Une situation gagnant-gagnant
Si cette diversification de son arsenal est devenue capitale pour Erevan, elle représente également une aubaine pour New Delhi. L’Arménie est devenue le principal client de l’Inde pour ses systèmes d’armes finis.
“L’Inde a déjà exporté pour 24 000 crores de roupies indiennes (2,9 milliards de dollars) d’équipements de défense jusqu’à l’année dernière. Nous souhaitons porter ce chiffre à 50 000 crores de roupies indiennes (6 milliards de dollars) d’ici la fin de la décennie. Avec un tel objectif, des pays comme l’Arménie deviennent donc très importants,” explique Dr. Swasti Rao. “En ce sens, l’Arménie nous offre également l’occasion de démontrer l’efficacité des plateformes indiennes de pointe. Cela a marqué un tournant majeur dans la façon dont l’Inde envisage sa politique industrielle de défense. Deuxièmement, le ministère de la Défense a mis en place deux corridors industriels de défense phares en Inde.”
Le corridor international de transport Nord-Sud (INSTC) est une route commerciale majeure reliant l’Inde à la Russie via l’Iran. Si une grande partie du corridor traverse actuellement l’Azerbaïdjan, l’Arménie offre une alternative viable et de plus en plus attractive grâce à sa position géographique et à la modernisation continue de ses infrastructures, notamment le corridor routier Nord-Sud. Son inclusion assure résilience et diversification du commerce régional, notamment dans un contexte de tensions géopolitiques. Bien qu’encore en développement, le potentiel de connectivité de l’Arménie suscite discrètement l’intérêt d’acteurs majeurs comme l’Inde et l’Iran, en quête de routes plus sûres et plus flexibles à travers le Caucase du Sud.
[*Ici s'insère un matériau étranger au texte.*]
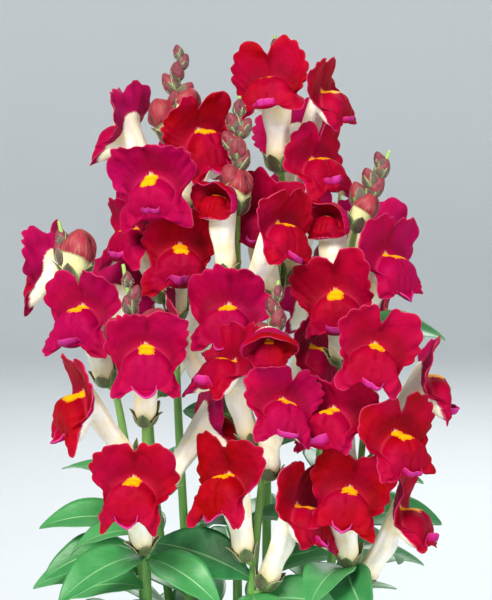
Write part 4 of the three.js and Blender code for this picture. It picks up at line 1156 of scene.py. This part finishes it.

La diversification de son artillerie va au-delà d’un objectif purement militaire. En rompant progressivement avec un modèle de sécurité dominé par Moscou, l’Arménie amorce un virage stratégique vers une défense plus autonome et plurielle. L’essor de partenariats, notamment avec l’Inde, marque une volonté claire de réduire la dépendance vis-à-vis de la Russie et de bâtir une architecture de sécurité fondée sur une diversité d’alliés.